The authors further discuss how estimates of selection gradients can be used to test sexual selection theory, by integrating different aspects of mating systems such as nuptial gifts or parental care, to examine the strength of selection on males and females. They argue that their approach quantifies differences in the strength of selection (regression slopes) between males and females, which is useful for testing theory on mating systems.
They illustrate their analysis using several examples of mating systems, including one in which males provide nuptial gifts to females. In this case, models showed that there should be a small increase in female’s selection gradient (strength of sexual selection) for each multiple mating (as a result of the benefits to gaining extra gifts and therefore nutrition), and that the greater the nutritional benefit of the gift, the greater the strength of sexual selection will be.
Arnold and Duvall finally use models involving encounter rate, similar to the ideas proposed by Emlen and Oring (1977), and show that these can also be used to measure the strength of selection on fitness based traits. They do however contest Emlen and Oring’s (1977) assertion about the most useful metric for describing or determining mating systems. Whereas Emlen and Oring argue that the operational sex ratio (the average over time of the number of sexually active males to the number of females capable of insemination) is the most useful indicator of the mating system, Arnold and Duvall reason that the breeding sex ratio (the ratio of breeding males to breeding females, including the zero fecundity class for each sex) is more appropriate. This may be something to think about for some members of our lab who are looking at malaise trap samples to determine the adult operational sex ratios and mating rates of dance flies.
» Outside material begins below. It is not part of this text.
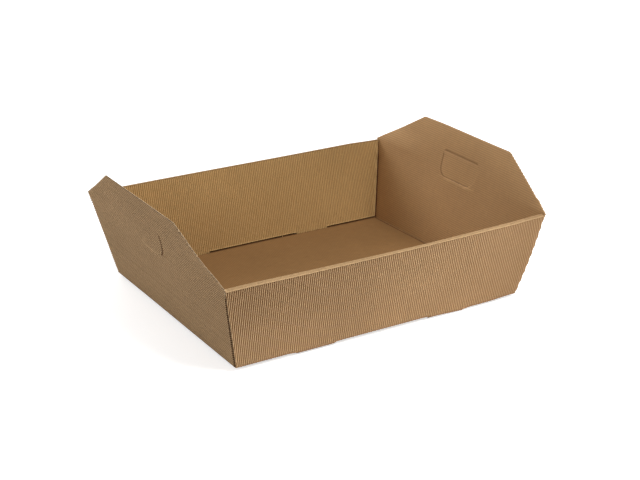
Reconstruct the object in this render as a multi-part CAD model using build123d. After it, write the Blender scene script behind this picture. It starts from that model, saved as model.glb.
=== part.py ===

Ultimately the authors claim that it is the disparity in selection gradients that determines which sex competes for access to the other. While sexual selection due to competition will therefore determine a species’ mating system, it seems logical that a species mating system will also influence the level of selection in a cyclical fashion. This reminds us of Trivers (1972), who noted the cyclical relationship between mate competition and parental investment in his own analysis of what determines the sex roles.